Une sécurité à tous les niveaux
La sécurité est un souci constant de Morton S.A. Plusieurs options ont donc été choisies pour garantir les meilleures conditions de sécurité. L'atelier, y compris la station de traitement des effluents, a été construit en milieu anti-déflagrant. Autre mesure de sécurité mise en place par Morton S.A. : la station de traitement des effluents est gérée par la personne en charge de cette ligne de production. Cette double responsabilité impose à l’opérateur de maîtriser son procédé de production, au risque, si tel n'est pas le cas, d'avoir à gérer en aval des problèmes de traitement de ses effluents. La ligne de production, ainsi que le traitement des effluents, fonctionne sur trois postes par jour. Le principe de traitement retenu est du type continu, avec un débit de 1 m³/h. En outre, la qualité de l’étiquetage des différentes fonctions a été particulièrement soignée. Enfin, la permanence d’un contrôle informatique dans une salle adjacente renforce cette sécurité. Deux ordinateurs de type PC présentent les synoptiques des unités de traitement et de production. Proserpol en a mis au point le principe de fonctionnement, tandis que le développement était effectué par Morton S.A.
Conclusions et perspectives
Avec des performances supérieures aux objectifs, la station de traitement démontre la pertinence de la recommandation de Proserpol. Dans ce contexte de fabrication en discontinu de chimie fine et pour ce type d’effluents, le procédé W.P.O. s’avère le traitement idéal pour réduire de façon significative la charge organique et la teneur en métaux lourds, tout en présentant un attrait économique incontestable par rapport à l'incinération.
L’efficacité et la souplesse d'utilisation du procédé W.P.O. sur des effluents réputés difficiles à traiter en font un procédé séduisant appelé à de multiples développements.

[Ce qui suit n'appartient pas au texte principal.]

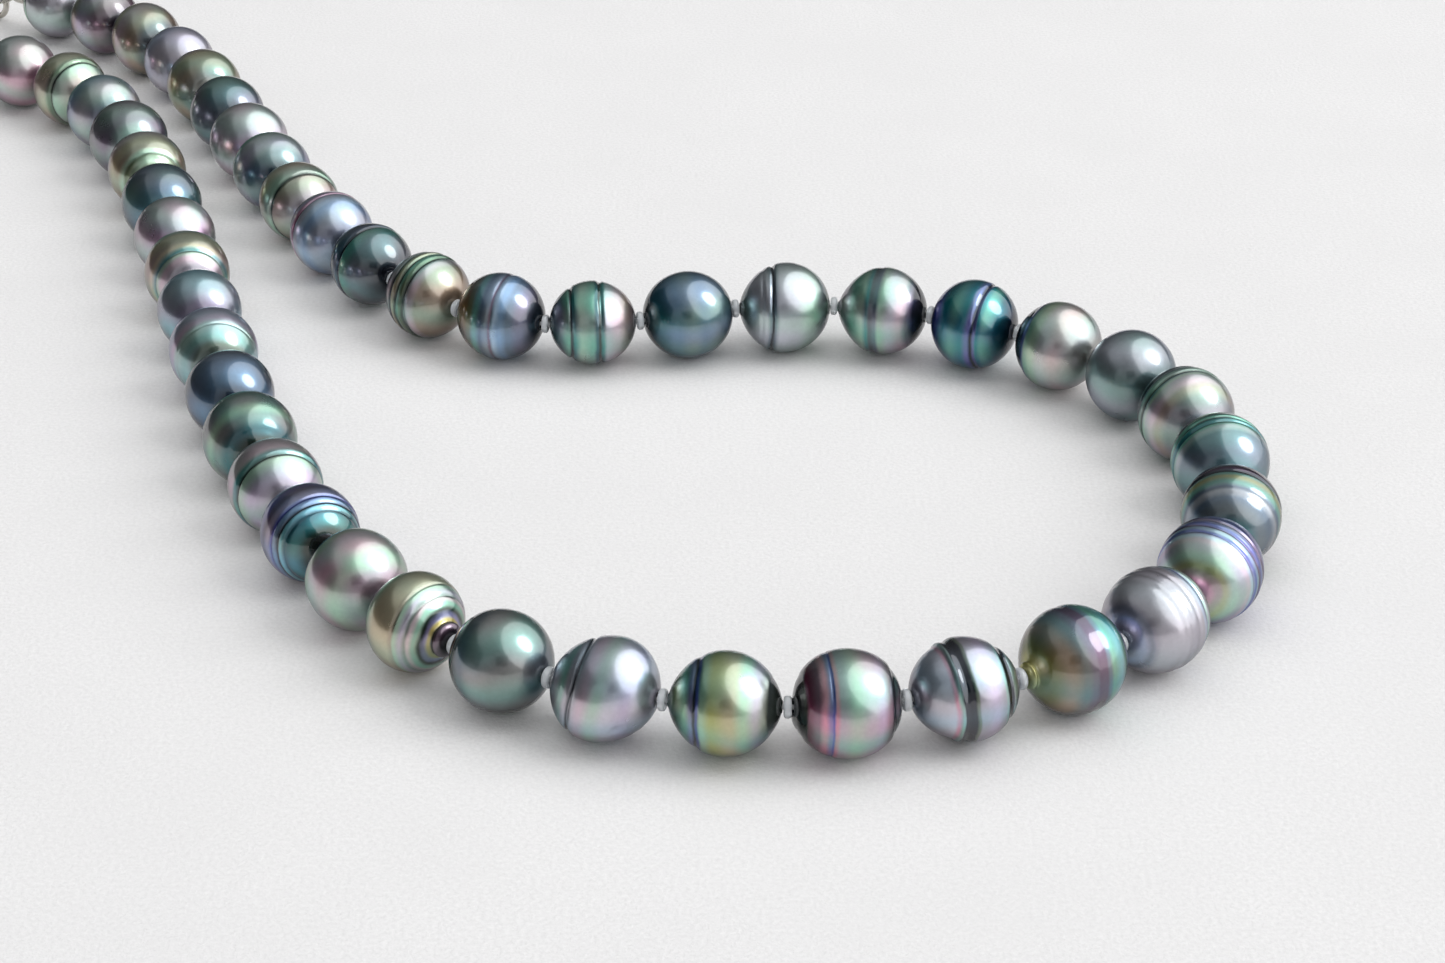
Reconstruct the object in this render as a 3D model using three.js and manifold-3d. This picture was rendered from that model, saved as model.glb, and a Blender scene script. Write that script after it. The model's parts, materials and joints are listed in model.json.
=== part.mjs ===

En effet, l'expérience récente de Proserpol démontre que l'oxydation peut être mise en œuvre soit sur des effluents concentrés comme ceux de Morton S.A., permettant un rejet dans le milieu urbain, soit sur des effluents dilués comme ceux de l’Atelier Industriel Aéronautique à Bordeaux (33) où ils sont ensuite rejetés dans le milieu naturel avec une DCO de 150 mg/l.